# Marcus santamaria spanish course?



## sarakas

Hello!! 


Just wondering if anyone has taken this course? And how they got along with it? 

Many thanks x


----------



## XTreme

sarakas said:


> Hello!!
> 
> 
> Just wondering if anyone has taken this course? And how they got along with it?
> 
> Many thanks x


I looked at it briefly years ago.....but it's pretty much 100% Latino Spanish.

So yes it will help you to a degree....but it will actually create more complication further down the line where you have to modify your pronunciation.

Apart from that, you will sound a bit odd here speaking like a Mexican road sweeper.


----------



## baldilocks

XTreme said:


> I looked at it briefly years ago.....but it's pretty much 100% Latino Spanish.
> 
> So yes it will help you to a degree....but it will actually create more complication further down the line where you have to modify your pronunciation.
> 
> Apart from that, you will sound a bit odd here speaking like a Mexican road sweeper.

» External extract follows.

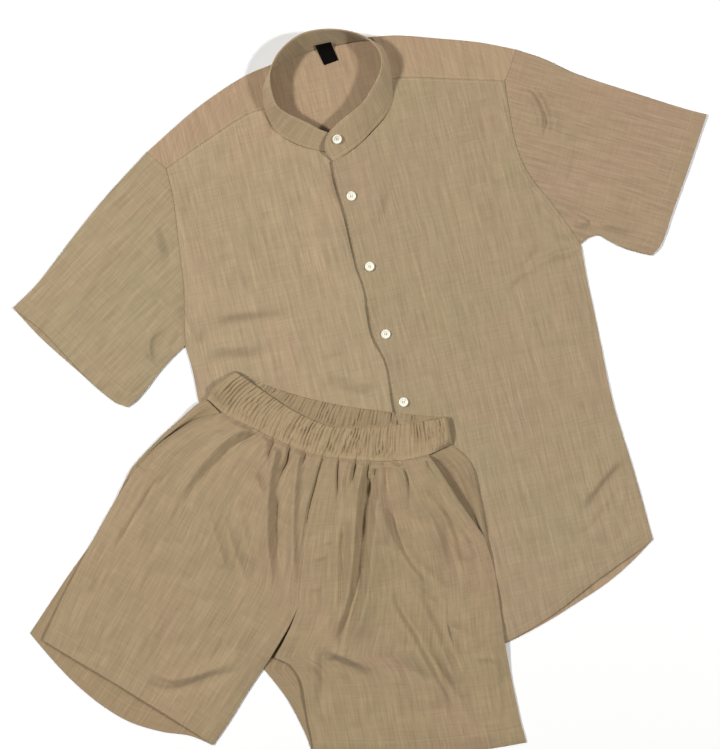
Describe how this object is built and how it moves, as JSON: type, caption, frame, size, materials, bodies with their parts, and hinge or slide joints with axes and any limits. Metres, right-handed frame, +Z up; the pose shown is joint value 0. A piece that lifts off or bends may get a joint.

I have to trim my Colombian Spanish so that some Spaniards understand me.


----------



## sarakas

Thanks, my boyfriend is spanish ( madrid ) he said he would be happy if I could learn any type, obviously " true " Spanish- so is the difference between Latino and true spanish like " true " English and American English? 
My personal opinion is..... If someone was learning English for the first time, it's not really important if its English from England or from America etc... Just to be understood?! 
I have subscribed to Marcus's emails and it makes a lot of sense but I want to spend my money wisely- lots of courses start with verbs etc, I don't even know what most of them are in English!!! Haha

Any advice and help is much appreciated


----------



## XTreme

I think you'll end up with taking what you get there.....then relearning the pronunciation in a Spanish way.

Problem is, a lot of these courses are geared towards Latino Spanish......so it's not straightforward.

My advice would be go for Michel Thomas as theory along with lots of real life practice.


----------



## sarakas

Or..... MAKE everyone speak Sarah language!!! To be honest, my boyfriends family and friends have been fantastic!!! They speak no English and I speak no Spanish!! The perfect " inlaw" family?! It's great fun learning from each other, I was just looking for a simple and quick way I guess so I don't feel so useless when I'm there!! 
Hey ho- I am fluent when the wine is flowing!!! Lol


----------



## Navas

sarakas said:


> Or..... MAKE everyone speak Sarah language!!! To be honest, my boyfriends family and friends have been fantastic!!! They speak no English and I speak no Spanish!! The perfect " inlaw" family?! It's great fun learning from each other, I was just looking for a simple and quick way I guess so I don't feel so useless when I'm there!!
> Hey ho- I am fluent when the wine is flowing!!! Lol


My partner has used http://www.notesinspanish.com/ which we both rate quite highly. You can download free podcasts and pay to use the worksheets.


----------



## Pesky Wesky

sarakas said:


> I want to spend my money wisely- lots of courses start with verbs etc, I don't even know what most of them are in English!!! Haha
> 
> Any advice and help is much appreciated


Why spend money?
There are many free online courses and exercises. A lot are pretty crappy admittedly, but there are also very good ones.
Try the BBC Mi Vida Loca, Spanish steps and others.
Search learning Spanish/ Spanish etc on here for more links and suggestions.


----------



## sarakas

Hey pesky! 


I have found a few online that are free but after a certain amount of time or if you have completed the " first " step, then it's time to pay up- completely understandable! 
I guess my problem is, I don't really understand verbs etc.... In English! So to start off in this way in a new language is a bit hard. I'm not stupid or anything, just didn't pay much attention at school about the English language and how it works- it seems I need to do that first, so I can understand the teaching methods for learning spanish?!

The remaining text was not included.